GIVEN PROBLEM: Tally each line where the word "ones" occurs, then give only the total.

Records that describe objects
-*-

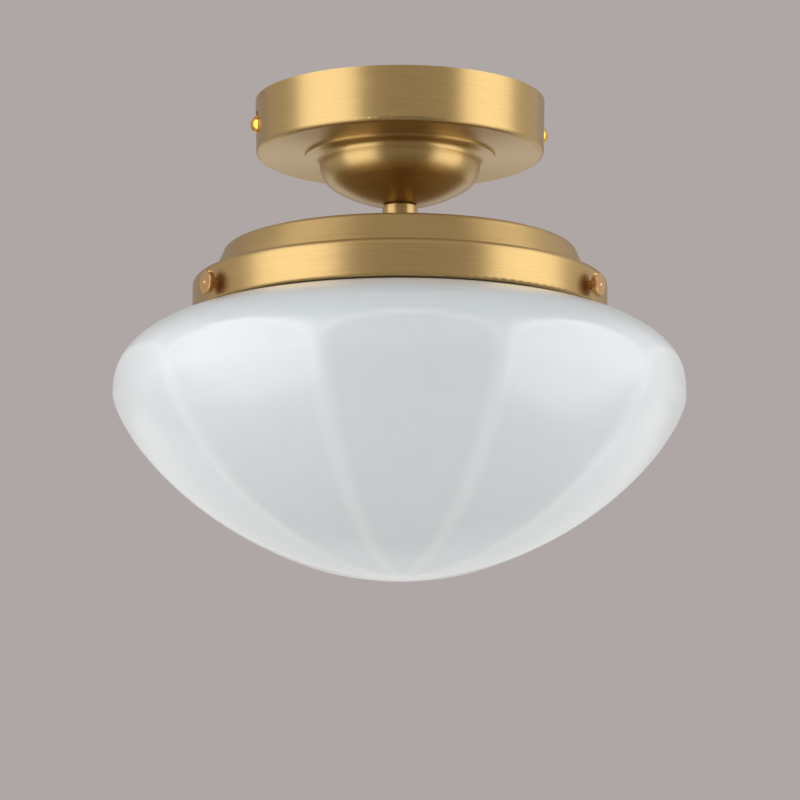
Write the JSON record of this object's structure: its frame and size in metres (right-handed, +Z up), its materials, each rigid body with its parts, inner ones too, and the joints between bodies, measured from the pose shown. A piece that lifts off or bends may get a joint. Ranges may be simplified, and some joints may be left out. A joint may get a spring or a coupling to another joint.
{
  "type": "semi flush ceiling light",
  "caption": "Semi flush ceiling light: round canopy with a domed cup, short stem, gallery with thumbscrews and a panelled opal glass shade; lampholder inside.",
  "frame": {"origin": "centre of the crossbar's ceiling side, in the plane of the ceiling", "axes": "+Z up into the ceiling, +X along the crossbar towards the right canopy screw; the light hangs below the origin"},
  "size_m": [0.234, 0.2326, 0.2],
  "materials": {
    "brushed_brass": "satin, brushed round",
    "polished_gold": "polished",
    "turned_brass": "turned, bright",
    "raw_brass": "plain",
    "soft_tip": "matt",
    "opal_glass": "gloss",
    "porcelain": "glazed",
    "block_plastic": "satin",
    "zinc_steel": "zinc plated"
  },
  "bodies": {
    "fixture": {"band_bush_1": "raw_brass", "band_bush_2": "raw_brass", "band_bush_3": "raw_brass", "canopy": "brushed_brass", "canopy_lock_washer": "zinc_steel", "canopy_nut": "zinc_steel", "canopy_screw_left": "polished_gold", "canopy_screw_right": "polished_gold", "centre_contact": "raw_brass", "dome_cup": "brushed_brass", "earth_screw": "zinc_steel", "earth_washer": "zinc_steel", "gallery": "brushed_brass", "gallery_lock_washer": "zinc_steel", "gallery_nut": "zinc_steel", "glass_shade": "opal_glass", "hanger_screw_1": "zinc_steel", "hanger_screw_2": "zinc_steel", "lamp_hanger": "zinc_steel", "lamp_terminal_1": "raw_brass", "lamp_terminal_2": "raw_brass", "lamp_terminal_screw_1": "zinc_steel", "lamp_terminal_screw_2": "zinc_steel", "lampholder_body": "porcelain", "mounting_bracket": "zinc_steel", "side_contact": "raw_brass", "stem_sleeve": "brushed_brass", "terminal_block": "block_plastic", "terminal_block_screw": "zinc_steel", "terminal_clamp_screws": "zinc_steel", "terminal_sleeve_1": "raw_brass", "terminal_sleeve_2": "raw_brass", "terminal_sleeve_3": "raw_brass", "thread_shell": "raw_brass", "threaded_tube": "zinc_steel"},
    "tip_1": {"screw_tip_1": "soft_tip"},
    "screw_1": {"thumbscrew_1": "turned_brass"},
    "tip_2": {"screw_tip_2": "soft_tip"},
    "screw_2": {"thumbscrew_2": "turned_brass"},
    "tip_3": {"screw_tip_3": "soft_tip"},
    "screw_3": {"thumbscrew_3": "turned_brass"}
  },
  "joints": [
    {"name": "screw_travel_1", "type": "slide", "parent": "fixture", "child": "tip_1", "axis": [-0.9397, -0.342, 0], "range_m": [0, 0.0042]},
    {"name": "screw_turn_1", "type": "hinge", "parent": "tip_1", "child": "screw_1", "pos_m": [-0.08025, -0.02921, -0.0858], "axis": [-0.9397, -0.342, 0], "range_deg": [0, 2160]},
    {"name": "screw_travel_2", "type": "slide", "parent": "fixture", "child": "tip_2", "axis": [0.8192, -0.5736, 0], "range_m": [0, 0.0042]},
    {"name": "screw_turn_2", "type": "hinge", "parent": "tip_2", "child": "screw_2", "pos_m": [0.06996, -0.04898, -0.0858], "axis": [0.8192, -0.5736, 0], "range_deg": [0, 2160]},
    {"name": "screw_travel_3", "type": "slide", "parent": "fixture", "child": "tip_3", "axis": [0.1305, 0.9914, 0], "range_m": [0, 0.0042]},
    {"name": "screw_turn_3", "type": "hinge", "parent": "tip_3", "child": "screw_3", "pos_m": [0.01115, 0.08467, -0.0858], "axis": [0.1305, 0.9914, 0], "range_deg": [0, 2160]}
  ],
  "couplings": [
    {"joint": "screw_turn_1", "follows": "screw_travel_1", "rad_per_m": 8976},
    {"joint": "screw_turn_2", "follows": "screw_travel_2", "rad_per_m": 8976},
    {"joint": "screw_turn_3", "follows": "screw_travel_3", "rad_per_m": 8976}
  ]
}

-*-

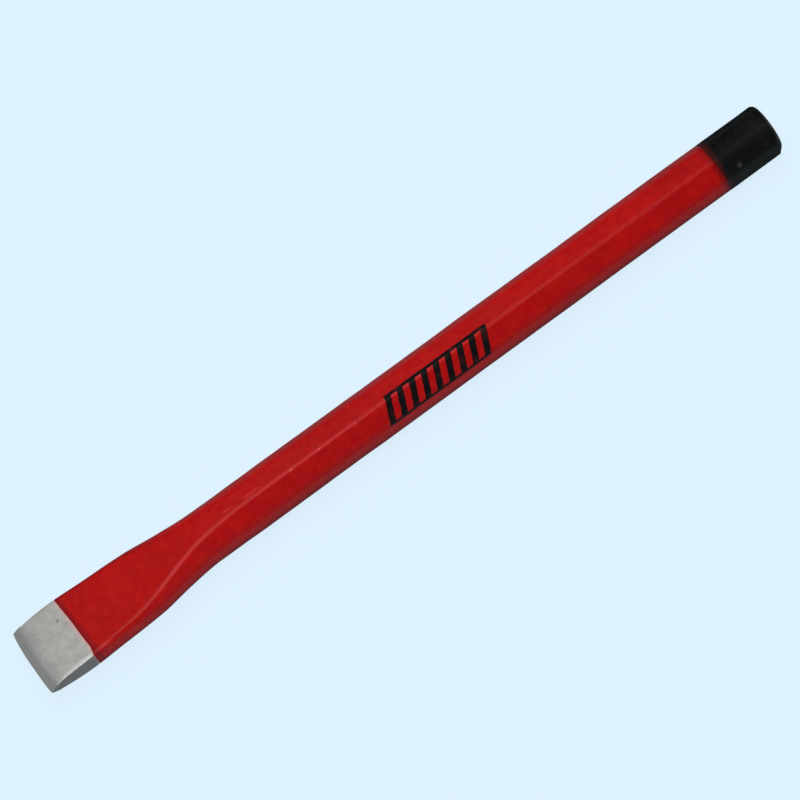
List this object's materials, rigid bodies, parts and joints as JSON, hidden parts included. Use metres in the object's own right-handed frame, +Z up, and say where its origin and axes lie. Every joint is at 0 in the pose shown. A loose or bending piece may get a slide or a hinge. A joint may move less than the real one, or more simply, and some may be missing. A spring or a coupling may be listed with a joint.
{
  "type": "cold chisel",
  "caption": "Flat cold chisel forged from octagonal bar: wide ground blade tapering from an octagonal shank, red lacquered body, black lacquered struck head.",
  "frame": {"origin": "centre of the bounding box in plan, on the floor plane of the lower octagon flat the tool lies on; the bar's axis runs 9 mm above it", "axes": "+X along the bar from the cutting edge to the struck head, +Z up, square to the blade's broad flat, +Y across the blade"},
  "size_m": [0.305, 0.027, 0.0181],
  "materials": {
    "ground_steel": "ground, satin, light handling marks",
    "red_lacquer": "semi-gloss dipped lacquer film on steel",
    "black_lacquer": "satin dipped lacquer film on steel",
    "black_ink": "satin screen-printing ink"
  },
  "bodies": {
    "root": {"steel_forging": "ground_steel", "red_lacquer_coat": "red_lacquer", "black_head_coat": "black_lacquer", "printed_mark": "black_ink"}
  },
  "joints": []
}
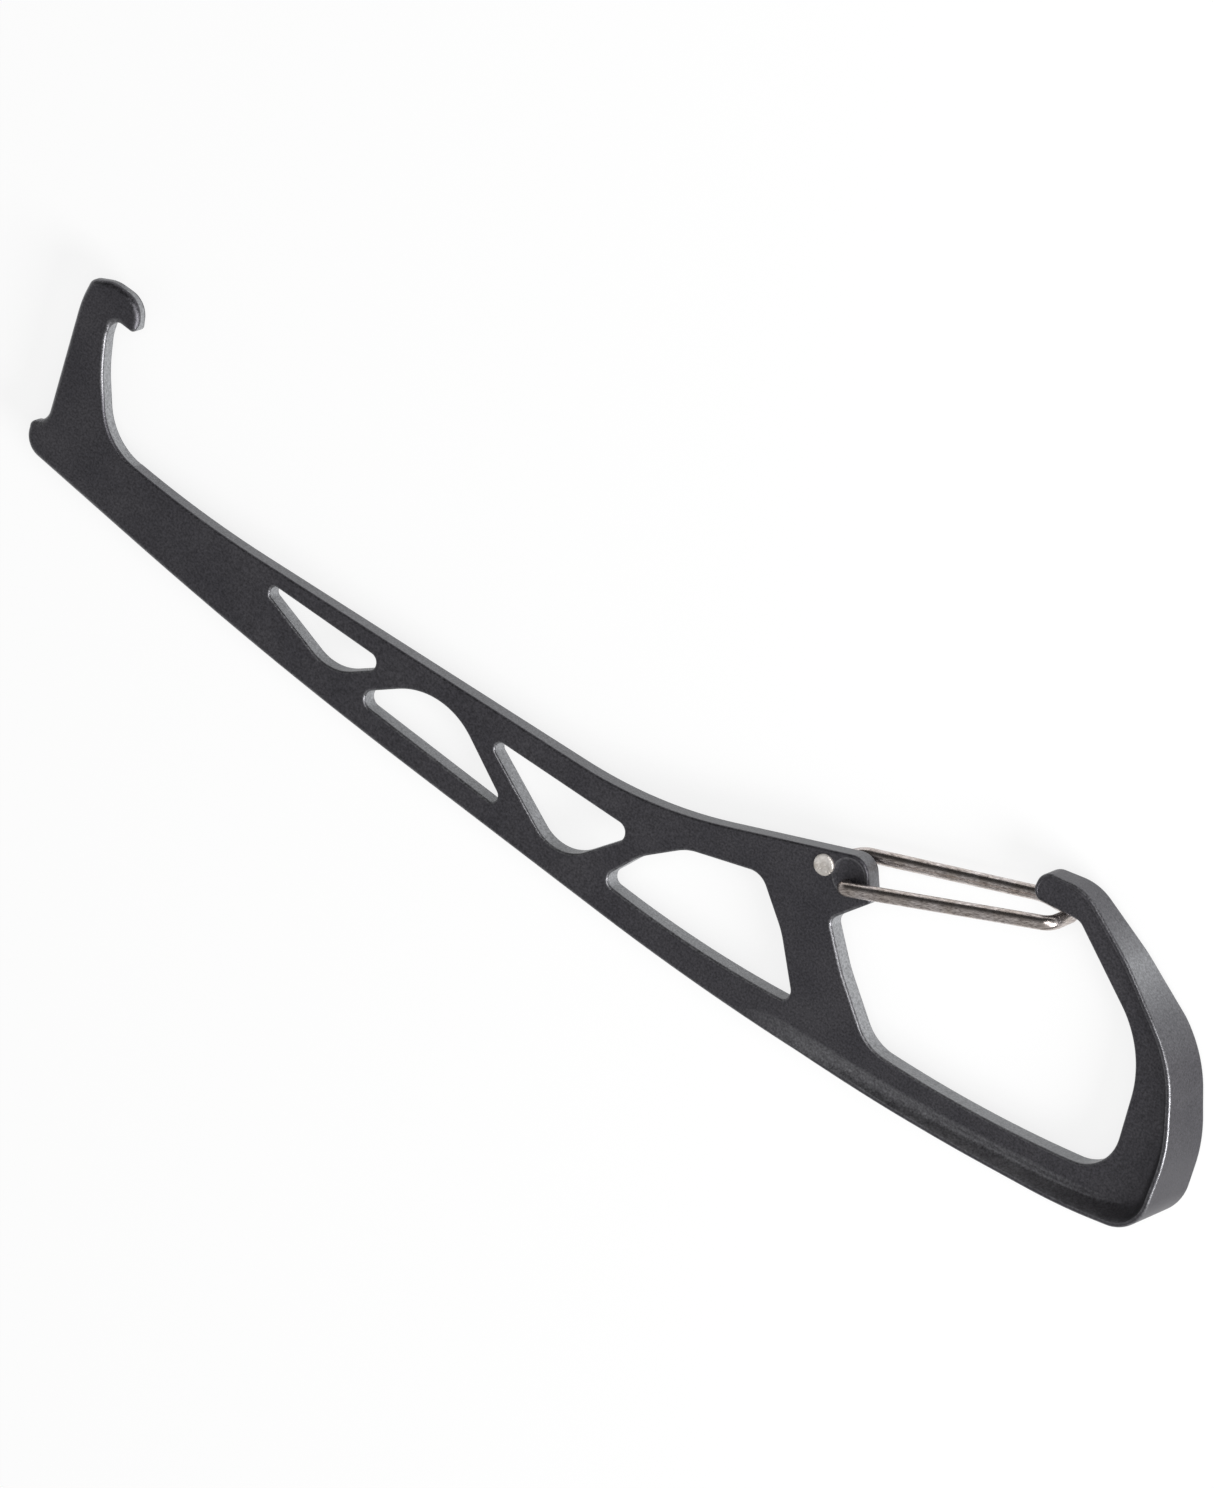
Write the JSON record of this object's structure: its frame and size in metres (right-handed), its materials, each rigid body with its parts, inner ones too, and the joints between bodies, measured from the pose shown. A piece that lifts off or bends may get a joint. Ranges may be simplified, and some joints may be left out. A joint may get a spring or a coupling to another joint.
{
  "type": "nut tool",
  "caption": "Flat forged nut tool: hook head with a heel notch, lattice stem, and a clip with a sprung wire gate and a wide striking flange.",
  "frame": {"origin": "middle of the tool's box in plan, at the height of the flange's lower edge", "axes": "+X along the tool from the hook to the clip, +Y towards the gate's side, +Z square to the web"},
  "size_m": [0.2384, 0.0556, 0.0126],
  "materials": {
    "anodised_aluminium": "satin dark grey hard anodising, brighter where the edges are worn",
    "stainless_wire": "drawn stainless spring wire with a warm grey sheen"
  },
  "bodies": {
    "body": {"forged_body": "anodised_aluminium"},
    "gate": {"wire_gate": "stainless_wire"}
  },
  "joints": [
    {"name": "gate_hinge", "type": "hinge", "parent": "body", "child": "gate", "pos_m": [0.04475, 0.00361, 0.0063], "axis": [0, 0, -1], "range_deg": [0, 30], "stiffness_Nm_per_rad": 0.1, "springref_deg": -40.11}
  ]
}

-*-

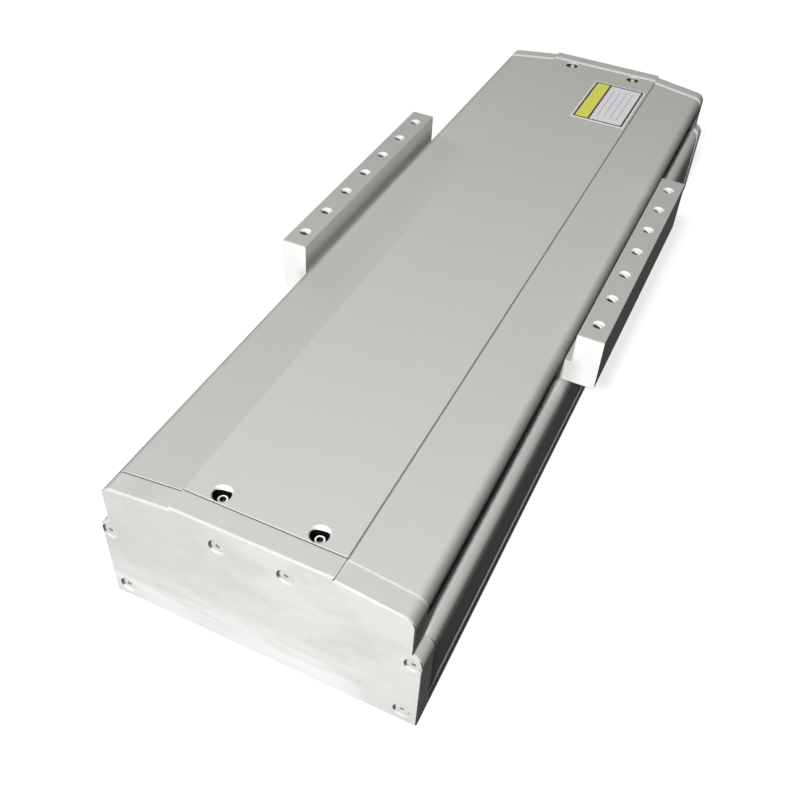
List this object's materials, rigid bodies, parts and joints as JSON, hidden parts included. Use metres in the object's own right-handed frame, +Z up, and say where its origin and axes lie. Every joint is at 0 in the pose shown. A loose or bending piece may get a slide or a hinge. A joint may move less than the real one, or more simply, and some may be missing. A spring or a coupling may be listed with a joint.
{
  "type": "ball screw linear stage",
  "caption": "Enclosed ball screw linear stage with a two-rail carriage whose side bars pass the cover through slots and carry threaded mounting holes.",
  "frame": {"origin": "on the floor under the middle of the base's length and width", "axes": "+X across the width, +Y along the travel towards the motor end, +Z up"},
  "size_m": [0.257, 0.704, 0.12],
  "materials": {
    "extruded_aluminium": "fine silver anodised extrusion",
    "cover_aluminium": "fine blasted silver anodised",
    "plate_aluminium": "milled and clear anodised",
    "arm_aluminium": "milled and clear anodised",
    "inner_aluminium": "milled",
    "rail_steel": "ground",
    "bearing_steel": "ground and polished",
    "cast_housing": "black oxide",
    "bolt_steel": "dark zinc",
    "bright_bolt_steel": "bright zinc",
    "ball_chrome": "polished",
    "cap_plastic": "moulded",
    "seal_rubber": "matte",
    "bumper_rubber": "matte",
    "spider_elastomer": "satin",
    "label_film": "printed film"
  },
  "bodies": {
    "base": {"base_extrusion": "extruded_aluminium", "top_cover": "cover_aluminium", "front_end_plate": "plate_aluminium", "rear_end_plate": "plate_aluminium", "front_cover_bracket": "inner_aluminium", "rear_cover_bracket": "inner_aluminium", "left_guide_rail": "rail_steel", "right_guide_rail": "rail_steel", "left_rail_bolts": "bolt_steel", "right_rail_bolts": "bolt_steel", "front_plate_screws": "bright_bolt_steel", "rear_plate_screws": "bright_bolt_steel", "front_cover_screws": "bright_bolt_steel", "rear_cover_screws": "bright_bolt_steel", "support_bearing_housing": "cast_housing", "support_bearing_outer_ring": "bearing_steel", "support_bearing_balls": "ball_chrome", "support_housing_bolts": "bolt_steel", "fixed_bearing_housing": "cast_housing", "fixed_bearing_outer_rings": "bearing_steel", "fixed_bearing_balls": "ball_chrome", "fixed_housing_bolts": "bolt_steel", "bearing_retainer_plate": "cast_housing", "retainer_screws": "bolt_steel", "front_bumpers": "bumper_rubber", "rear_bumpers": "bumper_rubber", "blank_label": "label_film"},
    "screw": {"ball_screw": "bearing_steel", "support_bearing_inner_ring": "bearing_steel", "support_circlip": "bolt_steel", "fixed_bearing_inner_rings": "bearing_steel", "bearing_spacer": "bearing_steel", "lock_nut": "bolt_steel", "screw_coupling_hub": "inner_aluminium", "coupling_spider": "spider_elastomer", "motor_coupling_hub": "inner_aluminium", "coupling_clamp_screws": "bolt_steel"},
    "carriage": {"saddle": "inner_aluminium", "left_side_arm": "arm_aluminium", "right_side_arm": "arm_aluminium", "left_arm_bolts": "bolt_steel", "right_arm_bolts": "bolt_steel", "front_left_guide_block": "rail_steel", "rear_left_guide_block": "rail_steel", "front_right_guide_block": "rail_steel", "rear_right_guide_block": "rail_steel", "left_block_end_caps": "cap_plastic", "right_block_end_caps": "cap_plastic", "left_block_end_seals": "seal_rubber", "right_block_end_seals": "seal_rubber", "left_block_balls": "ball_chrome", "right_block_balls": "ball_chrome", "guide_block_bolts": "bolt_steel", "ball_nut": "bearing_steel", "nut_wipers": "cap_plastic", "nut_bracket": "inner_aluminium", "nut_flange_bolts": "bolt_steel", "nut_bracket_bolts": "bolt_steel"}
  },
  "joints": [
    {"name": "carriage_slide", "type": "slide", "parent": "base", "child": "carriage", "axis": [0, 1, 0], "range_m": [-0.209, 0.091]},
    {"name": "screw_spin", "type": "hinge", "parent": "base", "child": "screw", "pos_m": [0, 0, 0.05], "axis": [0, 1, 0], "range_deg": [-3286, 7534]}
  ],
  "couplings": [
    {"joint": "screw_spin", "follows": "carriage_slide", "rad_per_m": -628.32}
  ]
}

-*-

EXERCISE RESULT: 2